Supposedly, Picabia wrote the basic “script” for Entr’acte on a napkin, and one imagines it was after dinner. Directed by the filmmaker Rene Clair, and “starring” Picabia, composer Erik Satie, and the artists Man Ray and Marcel Duchamp, the film uses “visually aggressive techniques” to “assault the viewer perceptually…and disorient him [sic] cognitively”. Among its imagery is a self-animated cannon blown into the audience’s face, a slapstick funeral-chase scene, and incessant intercutting between stop-, fast-, slow- and backward motions.
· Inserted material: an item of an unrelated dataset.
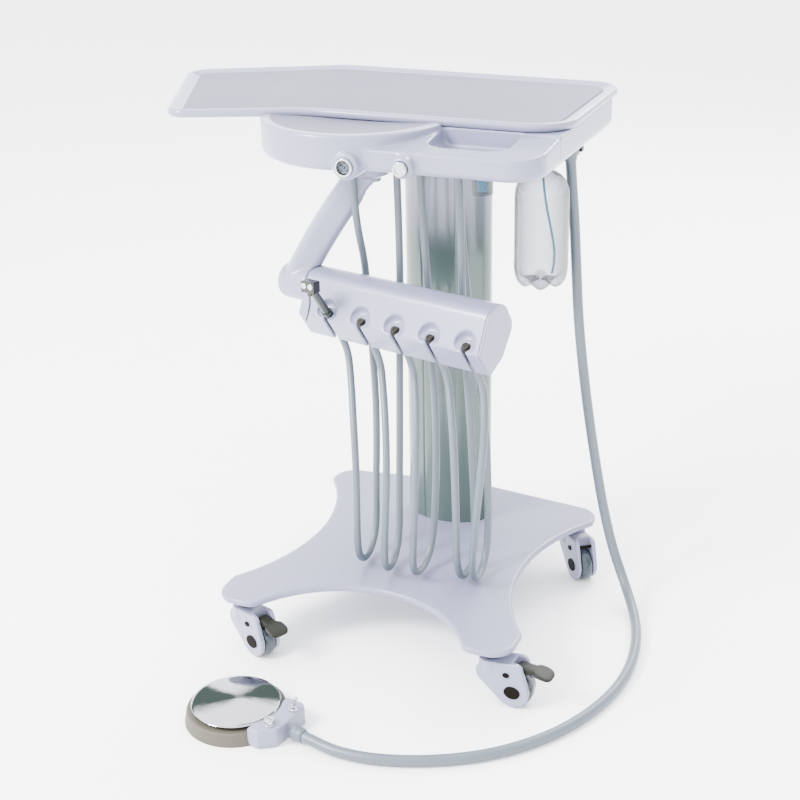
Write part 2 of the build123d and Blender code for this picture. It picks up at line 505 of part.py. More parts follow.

Though Turvey sees in all this “an attack on the bourgeoisie itself” whose “rational, moral and artistic values Entr’acte assails”, true to his thesis of a more ambiguous avant-garde, he also believes the film “embrace[s] the bourgeois value of personal freedom [while] simultaneously oppos[ing], in the name of that value, limits placed on freedom by the bourgeoisie […] It advocates a more expansive conception of a bourgeois value than the bourgeoisie itself is prepared to countenance”.
Though Rhythm 21 was perhaps a more pure example of “pure cinema”, Fernand Leger’s Ballet mecanique, despite its use of representational imagery such as human faces and body parts, was no less modern, abstract or specifically cinematic.
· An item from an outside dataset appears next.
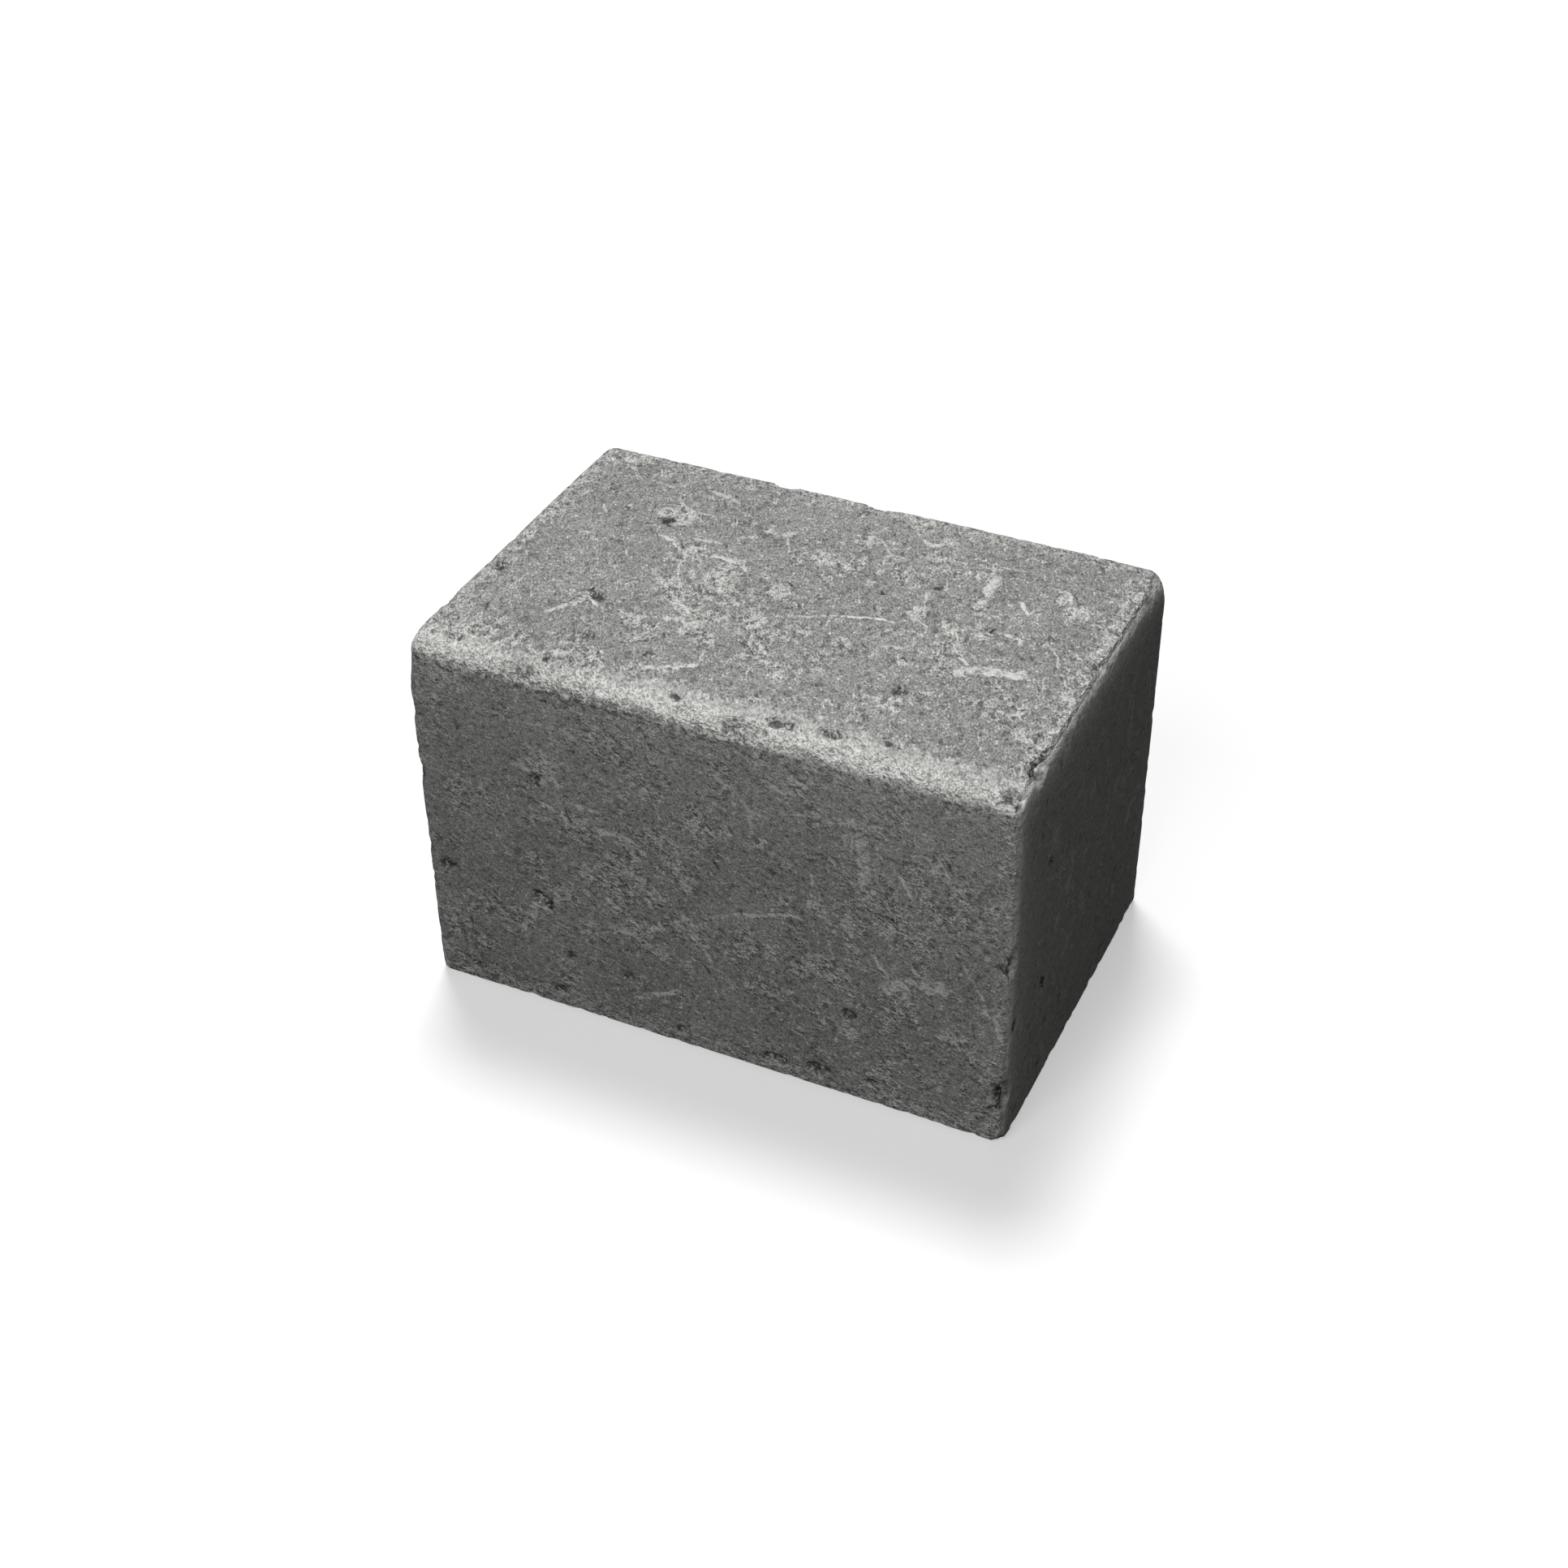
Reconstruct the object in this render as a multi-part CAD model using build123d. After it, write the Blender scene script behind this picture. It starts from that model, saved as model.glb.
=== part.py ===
"""Sharpening whetstone: one solid block of natural abrasive stone, cut square and worn by use.

Units are millimetres. The origin is the middle of the face that the block rests on, +X runs along the
block's length, -Y is the front face and +Z points up, out of the honing face.
"""
from build123d import *
import os
from math import sqrt

# The block
LENGTH = 90.0
WIDTH = 60.0
HEIGHT = 60.0

# Rounded edges
LONG_EDGE_RADIUS = 3.2      # the four edges that run along the length
END_EDGE_RADIUS = 2.8       # the edges round the two end faces

# The front edge of the honing face, where blades are drawn off the stone, is worn away in a long slope
WORN_RUN = 6.5              # how far back the slope starts on the honing face
WORN_DROP = 0.9             # how far down the slope has come at the front face

# Pits in the faces: across and up from the face's middle as a share of the face, width, depth
PITS = {
    "top": [
        (-0.46, -0.12, 3.6, 0.5),
        (-0.28, -0.16, 3.2, 0.5),
        (-0.28, 0.22, 2.2, 0.4),
        (-0.13, -0.31, 1.8, 0.4),
        (0.24, -0.23, 2.0, 0.4),
        (0.31, 0.08, 1.8, 0.4),
    ],
    "front": [
        (-0.46, -0.12, 3.6, 0.5),
        (-0.28, -0.16, 3.2, 0.6),
        (-0.28, 0.22, 2.2, 0.4),
        (-0.26, -0.42, 2.8, 0.4),
        (-0.13, -0.31, 1.8, 0.4),
        (0.11, -0.43, 3.6, 0.5),
        (0.20, -0.43, 4.0, 0.5),
        (0.24, -0.23, 2.0, 0.4),
        (0.31, 0.08, 1.8, 0.5),
    ],
    "right": [
        (-0.28, -0.16, 2.6, 0.4),
        (-0.28, 0.22, 2.0, 0.4),
        (0.11, -0.43, 2.8, 0.4),
        (0.24, -0.23, 1.8, 0.4),
        (0.31, 0.08, 1.6, 0.4),
    ],
    "left": [
        (0.28, -0.16, 2.6, 0.4),
        (0.28, 0.22, 2.0, 0.4),
        (-0.11, -0.43, 2.8, 0.4),
        (-0.31, 0.08, 1.6, 0.4),
    ],
    "back": [
        (0.46, -0.12, 3.6, 0.5),
        (0.28, -0.16, 3.2, 0.5),
        (0.28, 0.22, 2.2, 0.4),
        (-0.11, -0.43, 3.6, 0.4),
        (-0.24, -0.23, 2.0, 0.4),
        (-0.31, 0.08, 1.8, 0.4),
    ],
}

# Chips out of the edges: the two faces that meet there, how far along the edge from its middle as a
# share of the edge, length of the chip, depth into the rounded edge
CHIPS = [
    ("top", "front", 0.06, 10.0, 0.9),
    ("top", "front", -0.29, 6.0, 0.5),
    ("top", "back", -0.20, 5.0, 0.5),
    ("top", "back", -0.02, 4.0, 0.4),
    ("top", "left", -0.31, 5.0, 0.5),
    ("top", "right", -0.35, 4.0, 0.8),
    ("front", "right", -0.38, 4.4, 1.0),
    ("front", "right", 0.05, 3.6, 0.5),
    ("front", "left", 0.12, 4.0, 0.5),
    ("back", "left", -0.20, 5.0, 0.6),
    ("back", "right", 0.15, 4.4, 0.6),
]

# The knock at the front right corner of the honing face
CORNER_CHIP_WIDTH = 5.0
CORNER_CHIP_DEPTH = 0.8

# Outward direction of each named face, as signs along X, Y and Z
OUTWARD = {
    "top": (0, 0, 1),
    "front": (0, -1, 0),
    "back": (0, 1, 0),
    "left": (-1, 0, 0),
    "right": (1, 0, 0),
}


def ball_radius(width, depth):
    """Radius of the ball that leaves a round hollow of this width and depth in a flat face."""
    return (width ** 2 / 4 + depth ** 2) / (2 * depth)


def on_faces(*names):
    """Point where the planes of the named faces meet, in the middle along every other direction."""
    sign_x, sign_y, sign_z = (sum(OUTWARD[name][axis] for name in names) for axis in range(3))
    return Vector(sign_x * LENGTH / 2, sign_y * WIDTH / 2, (1 + sign_z) * HEIGHT / 2)


def side_on(name):
    """Plane on a face: across to the right as seen from outside, up, and outwards."""
    across = {"left": (0, -1, 0), "right": (0, 1, 0), "back": (-1, 0, 0)}.get(name, (1, 0, 0))
    return Plane(origin=on_faces(name), x_dir=across, z_dir=OUTWARD[name])


def face_size(name):
    """Size of a face across and up, as seen from outside."""
    across = WIDTH if name in ("left", "right") else LENGTH
    up = WIDTH if name == "top" else HEIGHT
    return across, up


def plain_block():
    """The block with rounded edges and the worn slope along the front of its honing face.

    Its profile across the length is drawn once and carried from end to end.
    """
    front, back = -WIDTH / 2, WIDTH / 2
    slope_start = (front + WORN_RUN, HEIGHT)
    slope_end = (front, HEIGHT - WORN_DROP)
    outline = Curve() + [
        Polyline(slope_end, (front, 0), (back, 0), (back, HEIGHT), slope_start),
        TangentArc(slope_start, slope_end, tangent=(-1, 0)),
    ]
    profile = make_face(outline)
    corners = profile.vertices().sort_by_distance(slope_start)[1:]    # the slope's start is smooth already
    profile = fillet(corners, LONG_EDGE_RADIUS)
    across_length = Plane(origin=(-LENGTH / 2, 0, 0), x_dir=(0, 1, 0), z_dir=(1, 0, 0))
    bar = extrude(across_length * profile, LENGTH)
    ends = bar.faces().filter_by(Axis.X)
    return fillet(ends.edges(), END_EDGE_RADIUS)


def pit(name, across, up, width, depth):
    """Ball that cuts one pit into a named face."""
    face_across, face_up = face_size(name)
    radius = ball_radius(width, depth)
    return side_on(name) * Pos(across * face_across, up * face_up, radius - depth) * Sphere(radius)


def chip_ball(corner, outward, rounding, width, depth):
    """Ball that cuts a hollow into a rounded edge or corner.

    outward is the way out of the block there, and rounding is how far the rounding has already taken
    the surface back from the sharp corner, measured along that way.
    """
    radius = ball_radius(width, depth)
    centre = corner + outward.normalized() * (radius - depth - rounding)
    return Pos(*centre) * Sphere(radius)


def edge_chip(first, second, along, width, depth):
    """Ball that cuts one chip out of the edge where two named faces meet."""
    outward = Vector(*OUTWARD[first]) + Vector(*OUTWARD[second])
    run = Vector(*(1 - abs(sign) for sign in outward))
    edge_length = run.dot(Vector(LENGTH, WIDTH, HEIGHT))
    is_long = run.X > 0
    radius = LONG_EDGE_RADIUS if is_long else END_EDGE_RADIUS
    rounding = radius * (sqrt(2) - 1)
    corner = on_faces(first, second) + run * (along * edge_length)
    return chip_ball(corner, outward, rounding, width, depth)


def corner_chip():
    """Ball that knocks off the front right corner of the honing face."""
    faces = ("top", "front", "right")
    outward = sum((Vector(*OUTWARD[name]) for name in faces), Vector())
    rounding = LONG_EDGE_RADIUS * (sqrt(3) - 1)
    return chip_ball(on_faces(*faces), outward, rounding, CORNER_CHIP_WIDTH, CORNER_CHIP_DEPTH)


def whetstone_block():
    """The whole stone: the worn block less its pits and chips."""
    hollows = [pit(name, *sizes) for name, pits in PITS.items() for sizes in pits]
    hollows += [edge_chip(*chip) for chip in CHIPS]
    hollows.append(corner_chip())
    return plain_block() - hollows


def main():
    """Write the stone's STEP file."""
    os.makedirs("parts", exist_ok=True)
    stone = whetstone_block()
    export_step(stone, "parts/whetstone_block.step")
    size = stone.bounding_box().size
    print(f"whetstone_block: {size.X:.2f} x {size.Y:.2f} x {size.Z:.2f} mm, {stone.volume:.0f} mm3")


if __name__ == "__main__":
    main()
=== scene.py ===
"""Block whetstone: its pitted and scuffed stone, and the white table and soft light that it is shown in.

Everything is in metres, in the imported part's own frame: the stone stands on z = 0 with its length along X,
its front long side towards -Y and its honing face on top.
"""

import logging
import math
from dataclasses import dataclass, field
from enum import Enum
from functools import partial, reduce
from typing import Any

import bpy
import numpy as np
from mathutils import Euler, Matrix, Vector


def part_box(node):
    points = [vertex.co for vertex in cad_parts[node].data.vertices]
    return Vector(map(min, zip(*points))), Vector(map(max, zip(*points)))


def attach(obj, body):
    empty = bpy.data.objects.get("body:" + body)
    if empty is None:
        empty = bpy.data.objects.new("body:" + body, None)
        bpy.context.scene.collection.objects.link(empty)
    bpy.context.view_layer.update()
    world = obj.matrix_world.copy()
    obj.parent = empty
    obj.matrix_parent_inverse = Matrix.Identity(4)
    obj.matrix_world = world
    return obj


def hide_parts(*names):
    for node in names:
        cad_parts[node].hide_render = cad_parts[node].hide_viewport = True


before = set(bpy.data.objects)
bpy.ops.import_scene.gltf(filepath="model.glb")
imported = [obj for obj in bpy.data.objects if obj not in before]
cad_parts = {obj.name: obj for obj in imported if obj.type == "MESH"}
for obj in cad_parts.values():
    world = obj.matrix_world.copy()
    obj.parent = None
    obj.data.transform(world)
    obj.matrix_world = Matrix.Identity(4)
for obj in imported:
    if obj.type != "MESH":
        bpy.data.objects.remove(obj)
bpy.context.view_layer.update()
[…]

Turvey notes that, as a painter, Leger considered film “a plastic art dedicated to revealing the ‘intrinsic plastic value of the object,’ which it is also able to exhibit with particular force and clarity owing to the size of the screen and techniques such as editing and the close-up”. In some ways, the screen could substitute as canvas, with moving images, including human features, viewed solely as increased or diminished spatial values on a flat surface as opposed to strictly in-depth.
Leger employed these techniques in Ballet mecanique, where numerous “plastic” elements such as a woman’s face, a man on a fairground ride, or a woman on a swing with the camera swaying in tandem, are all edited together in rapid, repetitive succession. Again, description doesn’t do justice. The effect is kaleidoscopic in the fullest sense, as all these images crash and clash against one another in rhythmic agitation against the viewer’s eyeballs.